Maximizing Availability for Mission Critical Applications update from April 2016

The availability of your mission critical applications is without a doubt the DBA and database professional’s most important priority. Although performance is always critical, it takes a back seat if the applications and the database aren’t available. If the database goes down, you know what you’ll be working on.

Michael Otey

April 8, 2016

3 Min Read
Maximizing Availability for Mission Critical Applications

The availability of your mission critical applications is without a doubt the DBA and database professional’s most important priority. Although performance is always critical, it takes a back seat if the applications and the database aren’t available.  If the database goes down, you know what you’ll be working on. High availability isn’t just an enterprise concern. Although they may not have the same level of resources, smaller and medium-sized business have many of the same needs for critical application availability.

Downtime is Expensive

For the enterprise and larger organizations that depend on their mission critical applications, downtime is far more than an inconvenience or an embarrassment. Downtime can be very expensive. While the actual costs of downtime vary between different businesses and the types of applications that they run, Gartner Research did an interesting survey that revealed that, on average, downtime costs approximately $5,600 per minute, which equates to over $300,000 per hour. While these are just averages, it clearly shows that downtime is costly for all organizations. For some businesses it can be even higher – much higher. For example, a 30 minute Amazon outage in 2013 was estimated to have cost Amazon $66,240 per minute in lost revenue or approximately $3 million dollars for the total outage. While downtime is clearly expensive, the repercussions of downtime are not only monetary. Downtime also costs organizations in terms of loss of reputation, lost customer and end user confidence and also the loss of efficiency as the organization recovers from the event.

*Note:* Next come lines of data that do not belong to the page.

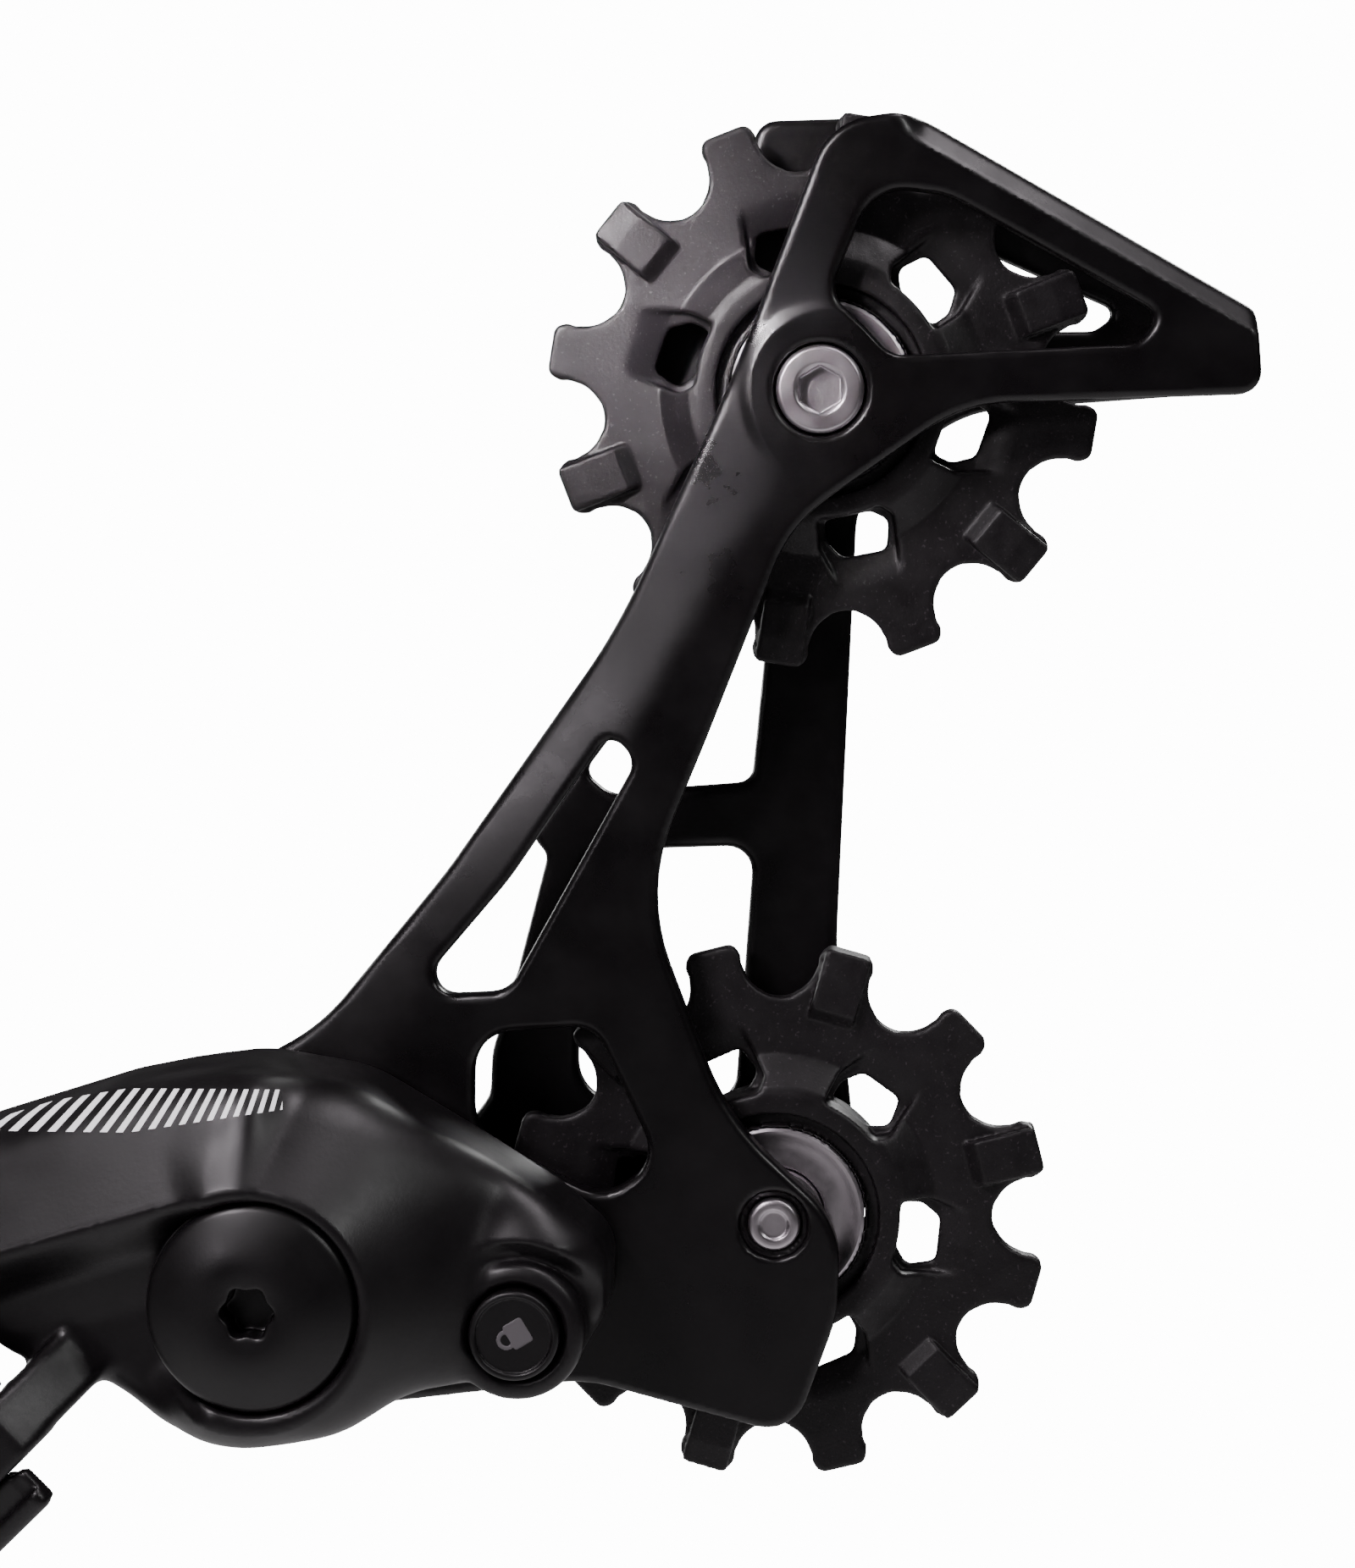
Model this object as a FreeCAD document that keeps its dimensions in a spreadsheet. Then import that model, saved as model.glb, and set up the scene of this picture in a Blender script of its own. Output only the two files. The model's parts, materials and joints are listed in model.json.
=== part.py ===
"""Rear bicycle derailleur, 1x drivetrain, cage held in its forward lock position.

Millimetres. Origin: hanger bolt axis at the outboard face of the hanger. +X forward along the
cage side, +Y inboard towards the wheel, +Z up.
"""
import FreeCAD, Part
import math
import os
import Sketcher
from FreeCAD import Placement, Rotation, Vector

doc = FreeCAD.newDocument("rear_derailleur")

# ---------------------------------------------------------------- driving dimensions
SIZES = (
    ("chain_pitch", 12.7), ("roller_radius", 4.0), ("tip_radius", 26.0), ("wide_tooth", 3.6),
    ("narrow_tooth", 2.0), ("hub_width", 7.0), ("web_width", 3.4), ("bearing_radius", 8.5),
    ("hub_radius", 12.2), ("web_radius", 20.0), ("window_radius", 2.3), ("window_ring", 13.7),
    ("ball_radius", 1.1), ("ball_ring", 5.75),
    ("plate_gap", 4.5), ("outer_thick", 3.0), ("inner_thick", 2.4), ("cage_mid", 14.0),
    ("bolt_radius", 2.5), ("head_radius", 4.1), ("run_gap", 0.04), ("pin_radius", 1.75),
    ("clutch_x", 76.4), ("clutch_z", -12.7), ("guide_dx", 45.3), ("guide_dz", 3.0),
    ("tension_dx", 4.3), ("tension_dz", 78.4), ("link_length", 40.0), ("link_slope", 14.0),
    ("axle_radius", 4.0), ("knuckle_back", 5.3), ("rim_face", -17.3),
    ("ear_low", 7.0), ("ear_thick", 3.5), ("pin_span", 29.0), ("hanger_thread", 5.0),
    ("hanger_journal", 6.0), ("hub_depth", 12.0), ("button_radius", 4.1), ("lock_dx", 22.5),
    ("lock_dz", -3.8), ("lock_pin_radius", 1.6), ("barrel_radius", 3.2), ("screw_radius", 1.5),
)
TEETH = 12
sheet = doc.addObject("Spreadsheet::Sheet", "dims")
sheet.Label = "driving dimensions"
for row, (alias, number) in enumerate(SIZES, start=1):
    sheet.set("A%d" % row, alias)
    sheet.set("B%d" % row, str(number))
    sheet.setAlias("B%d" % row, alias)
doc.recompute()
size = {alias: float(sheet.get(alias)) for alias, number in SIZES}

PARTS = []

# ---------------------------------------------------------------- places of the frames
CLUTCH = Vector(size["clutch_x"], 0, size["clutch_z"])
GUIDE = CLUTCH + Vector(size["guide_dx"], size["cage_mid"], size["guide_dz"])
TENSION = GUIDE + Vector(size["tension_dx"], 0, size["tension_dz"])
TILT = Rotation(Vector(0, 1, 0), -45)              # local x runs from the hinge end to the clutch
SLOPE = Rotation(Vector(0, 0, 1), -size["link_slope"])
STEP_X = size["link_length"] * math.cos(math.radians(size["link_slope"]))
STEP_Y = size["link_length"] * math.sin(math.radians(size["link_slope"]))
OUTER_FAR = Vector(-25.0 - STEP_X, -16.8 + STEP_Y, 0)   # hinge-side pin of the outer link
INNER_FAR = OUTER_FAR + Vector(-2.5, 8.6, 0)
OUTER_NEAR = OUTER_FAR + Vector(STEP_X, -STEP_Y, 0)
INNER_NEAR = INNER_FAR + Vector(STEP_X, -STEP_Y, 0)
CAGE_FRAME = Placement(GUIDE, Rotation())
KNUCKLE_FRAME = Placement(CLUTCH, Rotation())
TILTED_FRAME = Placement(CLUTCH, TILT)


def in_tilted(point, turn=Rotation()):
    """Placement of a local frame whose origin is a point of the tilted frame."""
    return Placement(CLUTCH + TILT.multVec(point), TILT.multiply(turn))


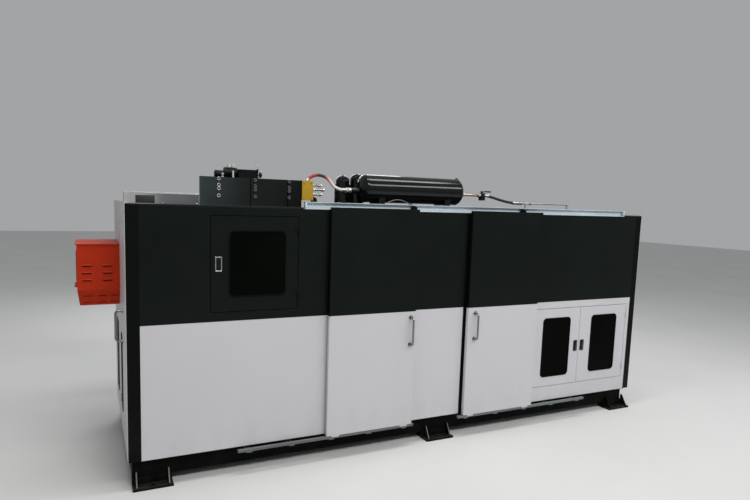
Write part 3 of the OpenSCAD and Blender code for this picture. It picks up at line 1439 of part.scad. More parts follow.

Building Enterprise Availability on the HPE Superdome X Platform

Availability is not something that just happens. You need to build availability into your infrastructure from the ground up. For instance, as you build out your hardware infrastructure layer you need to be aware that in terms of availability, not all servers are created equal. When you select a server platform you need to look for built-in reliability from the component level up to the solution level. The HPE Superdome X is designed to provide five nines (99.999%) availability for protection from unplanned downtime. HPE studies showed the Superdome X provides a 60% reduction in downtime when compared to scale out solutions. Likewise, the HPE Superdome X’s unique nPar (hardware partitioning) capability delivers 20% more reliability then software-only virtualization.  At the firmware–level, the Superdome X provides a “firmware first” architecture that is able to contain errors in the firmware before any corrupted data can reach the OS. In addition, the built-in Error Analysis Engine (EAE) constantly analyzes all possible hardware faults, predicts errors and can automatically initiate recovery actions without any operator actions. This layered approach to reliability maximizes system uptime and availability.

Maximizing Database Availability with SQL Server AlwaysOn Availability Groups

Next, you need to plan your database protection strategy. SQL Server’s AlwaysOn Availability Groups (AGs) are SQL Server’s premier database availability technology and they can simultaneously provide both high availability and disaster recovery for multiple databases. AlwaysOn AGs provide database level protection and they can protect against planned and unplanned downtime. AGs can protect multiple databases all of which can be automatically failed over as a unit. They can perform automatic failover and the failover time is typically just a few seconds. SQL Server 2016 AlwaysOn AGs support up to eight secondary replicas, where each secondary replica is located on a separate Windows Failover Cluster node. AlwaysOn AGs can support both synchronous and asynchronous replicas simultaneously. Synchronous replicas are used in high availability scenarios where there is a requirement for fast automatic failover. Asynchronous replicas are typically used for disaster recovery scenarios where the replicas are in a different geographic location or in the cloud.

New for SQL Server 2016 AlwaysOn Availability Groups

SQL Server 2016 adds several important new capabilities to AGs. Two node AGs will be available in the SQL Server 2016 Standard Edition.  Next, SQL Server 2016 will support up to three synchronous replicas two of which can be used as automatic failover targets. SQL Server 2016 AGs will also support the Distributed Transaction Coordinator (DTC) for Windows Server 2016. In addition, SQL Server 2016 AGs will also provide load balancing across readable secondary replicas.